**Task statement**:
Find each line with the string "this" and copy it.

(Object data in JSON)

:::::

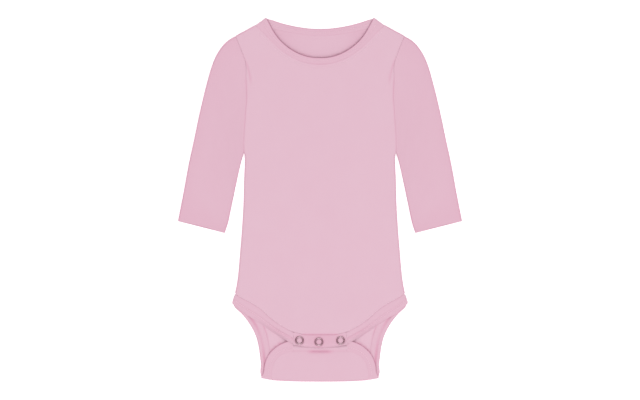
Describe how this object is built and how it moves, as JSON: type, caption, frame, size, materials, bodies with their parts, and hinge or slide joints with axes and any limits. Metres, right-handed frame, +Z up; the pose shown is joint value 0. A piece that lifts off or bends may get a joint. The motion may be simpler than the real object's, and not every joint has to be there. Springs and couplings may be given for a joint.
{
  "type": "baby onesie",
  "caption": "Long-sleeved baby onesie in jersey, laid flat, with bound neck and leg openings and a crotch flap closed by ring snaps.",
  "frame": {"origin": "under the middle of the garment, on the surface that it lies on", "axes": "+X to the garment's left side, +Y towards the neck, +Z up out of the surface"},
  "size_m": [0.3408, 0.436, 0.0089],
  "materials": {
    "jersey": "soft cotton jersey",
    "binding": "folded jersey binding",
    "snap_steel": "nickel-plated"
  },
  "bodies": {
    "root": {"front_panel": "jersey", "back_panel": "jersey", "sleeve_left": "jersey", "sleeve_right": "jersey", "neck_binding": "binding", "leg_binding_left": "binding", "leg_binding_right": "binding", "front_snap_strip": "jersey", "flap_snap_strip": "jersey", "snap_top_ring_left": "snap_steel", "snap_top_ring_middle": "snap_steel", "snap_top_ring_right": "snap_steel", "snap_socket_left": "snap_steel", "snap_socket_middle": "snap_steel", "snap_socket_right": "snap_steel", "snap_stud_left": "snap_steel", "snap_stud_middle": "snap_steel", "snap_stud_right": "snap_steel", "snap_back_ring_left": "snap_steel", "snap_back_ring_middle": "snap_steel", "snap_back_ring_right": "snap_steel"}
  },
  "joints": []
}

:::::

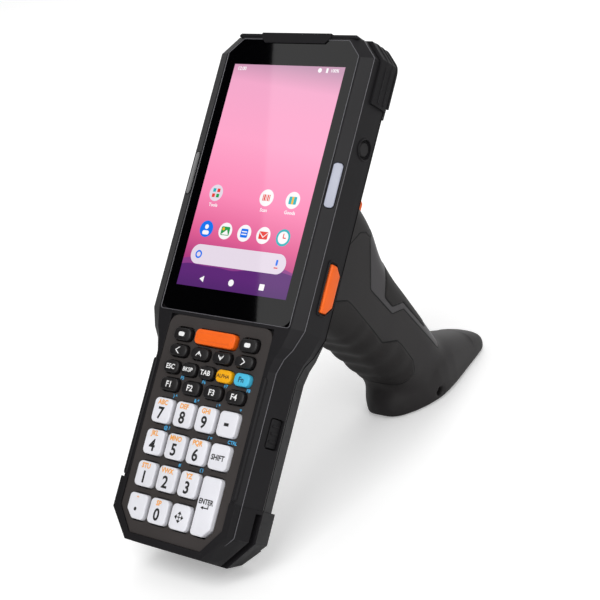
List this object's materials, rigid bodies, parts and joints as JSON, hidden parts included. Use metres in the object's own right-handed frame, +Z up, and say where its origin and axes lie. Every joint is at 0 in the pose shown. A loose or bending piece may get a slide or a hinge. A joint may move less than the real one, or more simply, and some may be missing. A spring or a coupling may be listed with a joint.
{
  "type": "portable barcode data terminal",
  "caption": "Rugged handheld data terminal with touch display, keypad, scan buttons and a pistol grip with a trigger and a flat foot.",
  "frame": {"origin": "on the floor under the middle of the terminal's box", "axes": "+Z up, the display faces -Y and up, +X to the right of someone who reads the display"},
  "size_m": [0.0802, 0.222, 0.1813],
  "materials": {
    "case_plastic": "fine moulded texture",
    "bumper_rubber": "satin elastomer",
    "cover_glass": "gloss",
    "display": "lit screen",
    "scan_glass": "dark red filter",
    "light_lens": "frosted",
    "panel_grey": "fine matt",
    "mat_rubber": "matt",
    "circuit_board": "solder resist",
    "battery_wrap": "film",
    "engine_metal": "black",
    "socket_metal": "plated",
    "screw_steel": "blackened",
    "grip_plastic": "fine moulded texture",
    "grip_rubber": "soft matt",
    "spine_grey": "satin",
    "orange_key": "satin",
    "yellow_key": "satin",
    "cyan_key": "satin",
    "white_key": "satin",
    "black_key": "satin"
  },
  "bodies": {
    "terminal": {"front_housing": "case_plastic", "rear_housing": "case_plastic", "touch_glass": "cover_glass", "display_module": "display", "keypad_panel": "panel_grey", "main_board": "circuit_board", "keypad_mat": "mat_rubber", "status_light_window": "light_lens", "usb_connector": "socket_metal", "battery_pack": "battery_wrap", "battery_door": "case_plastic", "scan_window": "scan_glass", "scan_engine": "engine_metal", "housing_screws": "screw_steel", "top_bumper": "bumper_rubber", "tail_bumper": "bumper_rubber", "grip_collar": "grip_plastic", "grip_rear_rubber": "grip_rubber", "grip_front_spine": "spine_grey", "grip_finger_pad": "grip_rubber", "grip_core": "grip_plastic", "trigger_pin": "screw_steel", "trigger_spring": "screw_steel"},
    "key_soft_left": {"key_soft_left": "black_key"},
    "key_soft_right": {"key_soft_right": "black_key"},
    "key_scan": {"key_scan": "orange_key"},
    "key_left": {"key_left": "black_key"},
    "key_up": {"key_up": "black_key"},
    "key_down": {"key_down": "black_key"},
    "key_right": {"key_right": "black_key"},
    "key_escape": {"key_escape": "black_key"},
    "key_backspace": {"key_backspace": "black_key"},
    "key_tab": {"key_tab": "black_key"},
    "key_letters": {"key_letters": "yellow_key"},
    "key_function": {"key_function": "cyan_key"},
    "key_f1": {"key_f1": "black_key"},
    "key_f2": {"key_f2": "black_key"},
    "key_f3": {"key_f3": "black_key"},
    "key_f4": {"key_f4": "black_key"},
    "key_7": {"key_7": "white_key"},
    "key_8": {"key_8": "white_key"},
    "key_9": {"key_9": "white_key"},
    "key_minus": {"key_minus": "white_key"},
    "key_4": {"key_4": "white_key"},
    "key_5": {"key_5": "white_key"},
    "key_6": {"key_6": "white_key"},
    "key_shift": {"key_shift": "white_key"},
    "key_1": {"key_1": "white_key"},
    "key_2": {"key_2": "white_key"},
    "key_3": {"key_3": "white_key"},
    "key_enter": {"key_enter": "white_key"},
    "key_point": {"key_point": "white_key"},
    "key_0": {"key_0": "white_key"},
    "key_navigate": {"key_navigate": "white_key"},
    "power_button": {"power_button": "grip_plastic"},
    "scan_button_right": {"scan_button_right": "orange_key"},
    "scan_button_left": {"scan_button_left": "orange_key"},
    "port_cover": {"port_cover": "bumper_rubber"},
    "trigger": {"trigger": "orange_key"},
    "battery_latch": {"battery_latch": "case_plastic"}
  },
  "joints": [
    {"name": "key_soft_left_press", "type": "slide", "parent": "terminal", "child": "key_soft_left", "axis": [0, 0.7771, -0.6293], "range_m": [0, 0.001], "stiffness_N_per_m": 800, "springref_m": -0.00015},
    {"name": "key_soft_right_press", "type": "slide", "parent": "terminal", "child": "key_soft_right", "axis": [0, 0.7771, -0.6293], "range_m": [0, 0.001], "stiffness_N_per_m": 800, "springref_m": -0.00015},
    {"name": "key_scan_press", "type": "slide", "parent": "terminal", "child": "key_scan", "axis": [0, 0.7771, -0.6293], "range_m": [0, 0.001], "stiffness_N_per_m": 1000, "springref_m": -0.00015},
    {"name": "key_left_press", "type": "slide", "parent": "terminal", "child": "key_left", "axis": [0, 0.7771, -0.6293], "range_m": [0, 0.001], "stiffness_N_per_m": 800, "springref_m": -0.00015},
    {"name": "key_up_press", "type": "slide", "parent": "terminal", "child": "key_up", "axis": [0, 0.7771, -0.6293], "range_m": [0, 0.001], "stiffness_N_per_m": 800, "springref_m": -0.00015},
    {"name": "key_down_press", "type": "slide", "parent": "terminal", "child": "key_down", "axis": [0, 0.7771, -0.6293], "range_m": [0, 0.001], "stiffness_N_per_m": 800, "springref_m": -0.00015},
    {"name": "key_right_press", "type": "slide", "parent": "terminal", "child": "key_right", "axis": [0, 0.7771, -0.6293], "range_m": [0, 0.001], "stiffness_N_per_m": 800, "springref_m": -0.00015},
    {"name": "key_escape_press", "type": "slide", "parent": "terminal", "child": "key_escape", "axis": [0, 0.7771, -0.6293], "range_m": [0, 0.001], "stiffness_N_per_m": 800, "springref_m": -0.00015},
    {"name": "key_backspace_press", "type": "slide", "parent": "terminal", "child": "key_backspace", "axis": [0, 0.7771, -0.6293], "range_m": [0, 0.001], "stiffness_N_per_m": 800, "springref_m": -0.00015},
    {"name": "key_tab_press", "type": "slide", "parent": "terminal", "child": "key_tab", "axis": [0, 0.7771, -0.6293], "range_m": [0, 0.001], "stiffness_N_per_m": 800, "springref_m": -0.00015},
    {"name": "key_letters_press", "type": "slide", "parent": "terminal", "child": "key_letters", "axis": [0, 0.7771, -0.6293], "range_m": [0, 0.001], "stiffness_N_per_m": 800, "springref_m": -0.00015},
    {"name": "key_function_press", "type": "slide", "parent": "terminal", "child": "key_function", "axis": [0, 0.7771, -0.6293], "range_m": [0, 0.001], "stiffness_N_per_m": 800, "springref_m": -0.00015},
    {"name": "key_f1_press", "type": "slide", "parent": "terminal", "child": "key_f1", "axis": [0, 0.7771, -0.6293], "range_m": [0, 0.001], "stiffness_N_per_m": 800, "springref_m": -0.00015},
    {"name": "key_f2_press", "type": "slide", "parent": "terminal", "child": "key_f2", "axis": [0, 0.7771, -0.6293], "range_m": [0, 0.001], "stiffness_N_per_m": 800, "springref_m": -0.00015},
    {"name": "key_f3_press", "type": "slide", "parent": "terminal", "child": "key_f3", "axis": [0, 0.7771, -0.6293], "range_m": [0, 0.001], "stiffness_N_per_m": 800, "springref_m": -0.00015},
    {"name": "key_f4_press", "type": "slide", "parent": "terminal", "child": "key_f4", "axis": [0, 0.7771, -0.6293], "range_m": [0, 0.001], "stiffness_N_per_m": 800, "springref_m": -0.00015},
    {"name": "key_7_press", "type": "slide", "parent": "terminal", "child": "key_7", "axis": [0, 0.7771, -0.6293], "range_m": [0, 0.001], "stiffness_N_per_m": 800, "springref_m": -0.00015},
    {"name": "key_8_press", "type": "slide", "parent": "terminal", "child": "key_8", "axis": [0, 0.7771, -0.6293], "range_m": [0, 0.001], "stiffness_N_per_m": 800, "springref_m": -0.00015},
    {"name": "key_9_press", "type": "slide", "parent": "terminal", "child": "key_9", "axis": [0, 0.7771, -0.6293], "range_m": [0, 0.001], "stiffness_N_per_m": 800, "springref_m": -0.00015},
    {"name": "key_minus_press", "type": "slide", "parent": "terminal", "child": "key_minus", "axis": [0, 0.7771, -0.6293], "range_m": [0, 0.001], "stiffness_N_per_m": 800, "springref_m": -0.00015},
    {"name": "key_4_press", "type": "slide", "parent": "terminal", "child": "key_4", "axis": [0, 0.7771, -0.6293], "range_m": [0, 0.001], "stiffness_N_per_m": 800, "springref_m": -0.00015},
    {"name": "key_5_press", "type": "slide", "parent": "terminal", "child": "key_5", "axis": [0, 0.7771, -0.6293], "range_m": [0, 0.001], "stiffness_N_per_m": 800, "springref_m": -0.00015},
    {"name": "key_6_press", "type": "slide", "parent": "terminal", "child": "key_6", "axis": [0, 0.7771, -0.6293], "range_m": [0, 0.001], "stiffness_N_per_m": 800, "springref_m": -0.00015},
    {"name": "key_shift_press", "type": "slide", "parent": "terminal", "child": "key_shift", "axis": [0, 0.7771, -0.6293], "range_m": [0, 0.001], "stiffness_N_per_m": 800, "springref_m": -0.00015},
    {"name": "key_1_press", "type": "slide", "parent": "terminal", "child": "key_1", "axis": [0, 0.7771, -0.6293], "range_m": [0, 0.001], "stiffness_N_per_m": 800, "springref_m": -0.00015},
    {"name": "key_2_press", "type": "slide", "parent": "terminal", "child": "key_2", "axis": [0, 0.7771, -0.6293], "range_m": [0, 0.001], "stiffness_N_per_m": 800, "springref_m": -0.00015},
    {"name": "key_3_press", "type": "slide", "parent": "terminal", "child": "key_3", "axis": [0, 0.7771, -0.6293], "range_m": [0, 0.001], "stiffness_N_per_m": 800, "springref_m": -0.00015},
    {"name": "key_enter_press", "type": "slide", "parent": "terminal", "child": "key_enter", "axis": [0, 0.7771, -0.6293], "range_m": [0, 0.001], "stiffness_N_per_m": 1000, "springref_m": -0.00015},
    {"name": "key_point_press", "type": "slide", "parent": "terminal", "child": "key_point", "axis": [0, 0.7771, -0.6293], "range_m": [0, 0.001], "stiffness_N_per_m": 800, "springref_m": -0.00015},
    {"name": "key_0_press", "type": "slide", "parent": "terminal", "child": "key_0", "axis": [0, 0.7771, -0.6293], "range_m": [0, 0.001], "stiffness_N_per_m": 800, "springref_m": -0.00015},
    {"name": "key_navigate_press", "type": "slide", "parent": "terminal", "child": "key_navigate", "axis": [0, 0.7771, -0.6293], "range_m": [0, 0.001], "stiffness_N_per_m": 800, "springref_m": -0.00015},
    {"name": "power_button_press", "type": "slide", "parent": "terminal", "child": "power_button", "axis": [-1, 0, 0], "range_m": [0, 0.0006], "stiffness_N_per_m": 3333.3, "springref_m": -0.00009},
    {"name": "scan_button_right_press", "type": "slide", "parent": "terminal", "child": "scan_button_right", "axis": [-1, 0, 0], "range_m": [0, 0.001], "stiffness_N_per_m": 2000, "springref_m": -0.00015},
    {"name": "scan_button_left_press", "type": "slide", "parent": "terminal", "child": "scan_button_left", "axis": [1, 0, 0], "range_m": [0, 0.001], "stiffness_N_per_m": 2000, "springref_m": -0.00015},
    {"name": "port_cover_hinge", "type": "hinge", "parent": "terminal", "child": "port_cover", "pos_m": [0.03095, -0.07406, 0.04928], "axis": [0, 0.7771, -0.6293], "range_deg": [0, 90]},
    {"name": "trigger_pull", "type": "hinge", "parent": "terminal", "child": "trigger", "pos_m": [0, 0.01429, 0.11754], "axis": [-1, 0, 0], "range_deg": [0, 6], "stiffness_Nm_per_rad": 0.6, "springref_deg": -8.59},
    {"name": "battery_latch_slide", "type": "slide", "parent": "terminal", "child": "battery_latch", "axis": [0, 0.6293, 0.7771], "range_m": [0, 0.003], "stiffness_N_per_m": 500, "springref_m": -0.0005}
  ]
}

:::::

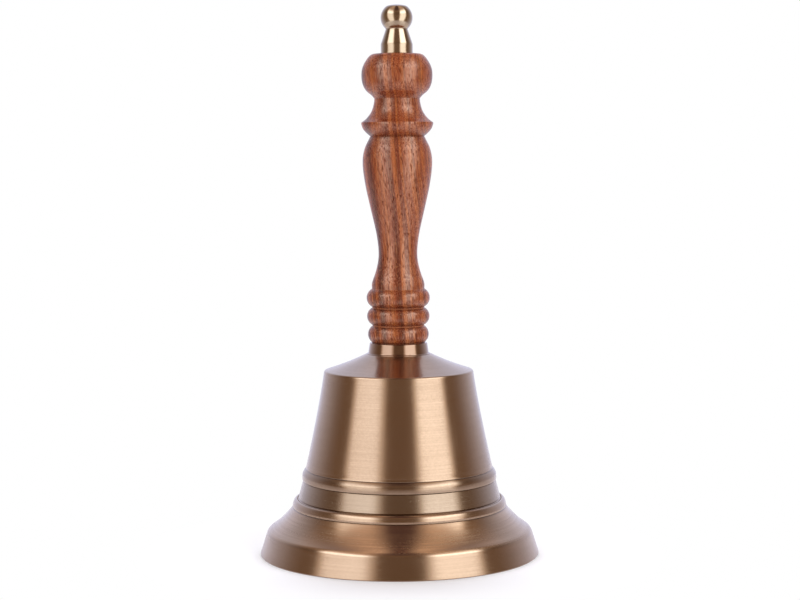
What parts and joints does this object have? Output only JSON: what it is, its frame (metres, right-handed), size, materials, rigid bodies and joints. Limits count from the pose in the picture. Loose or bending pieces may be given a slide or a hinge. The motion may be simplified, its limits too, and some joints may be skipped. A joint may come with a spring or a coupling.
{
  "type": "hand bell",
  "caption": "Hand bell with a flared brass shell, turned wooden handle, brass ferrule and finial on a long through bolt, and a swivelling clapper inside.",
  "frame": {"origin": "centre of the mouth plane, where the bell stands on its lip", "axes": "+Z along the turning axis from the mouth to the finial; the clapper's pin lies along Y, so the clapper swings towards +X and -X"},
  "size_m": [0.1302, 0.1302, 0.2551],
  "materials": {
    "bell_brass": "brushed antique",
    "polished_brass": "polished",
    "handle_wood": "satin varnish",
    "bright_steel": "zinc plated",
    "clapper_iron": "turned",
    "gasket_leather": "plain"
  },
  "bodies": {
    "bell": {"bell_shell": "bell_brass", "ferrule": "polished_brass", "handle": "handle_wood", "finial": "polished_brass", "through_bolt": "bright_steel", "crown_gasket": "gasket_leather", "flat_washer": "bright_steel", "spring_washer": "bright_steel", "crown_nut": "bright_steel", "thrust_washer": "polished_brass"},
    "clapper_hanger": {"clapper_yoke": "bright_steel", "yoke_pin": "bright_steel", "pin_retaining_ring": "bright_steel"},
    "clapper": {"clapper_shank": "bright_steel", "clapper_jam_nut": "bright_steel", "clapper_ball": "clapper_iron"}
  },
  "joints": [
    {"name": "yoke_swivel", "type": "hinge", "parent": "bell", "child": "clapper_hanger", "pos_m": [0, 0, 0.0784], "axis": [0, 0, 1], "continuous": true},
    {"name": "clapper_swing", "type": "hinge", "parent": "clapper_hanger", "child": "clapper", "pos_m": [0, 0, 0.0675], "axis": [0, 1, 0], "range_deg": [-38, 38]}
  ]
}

:::::

**Completed exercise**:
Describe how this object is built and how it moves, as JSON: type, caption, frame, size, materials, bodies with their parts, and hinge or slide joints with axes and any limits. Metres, right-handed frame, +Z up; the pose shown is joint value 0. A piece that lifts off or bends may get a joint. The motion may be simpler than the real object's, and not every joint has to be there. Springs and couplings may be given for a joint.
List this object's materials, rigid bodies, parts and joints as JSON, hidden parts included. Use metres in the object's own right-handed frame, +Z up, and say where its origin and axes lie. Every joint is at 0 in the pose shown. A loose or bending piece may get a slide or a hinge. A joint may move less than the real one, or more simply, and some may be missing. A spring or a coupling may be listed with a joint.
What parts and joints does this object have? Output only JSON: what it is, its frame (metres, right-handed), size, materials, rigid bodies and joints. Limits count from the pose in the picture. Loose or bending pieces may be given a slide or a hinge. The motion may be simplified, its limits too, and some joints may be skipped. A joint may come with a spring or a coupling.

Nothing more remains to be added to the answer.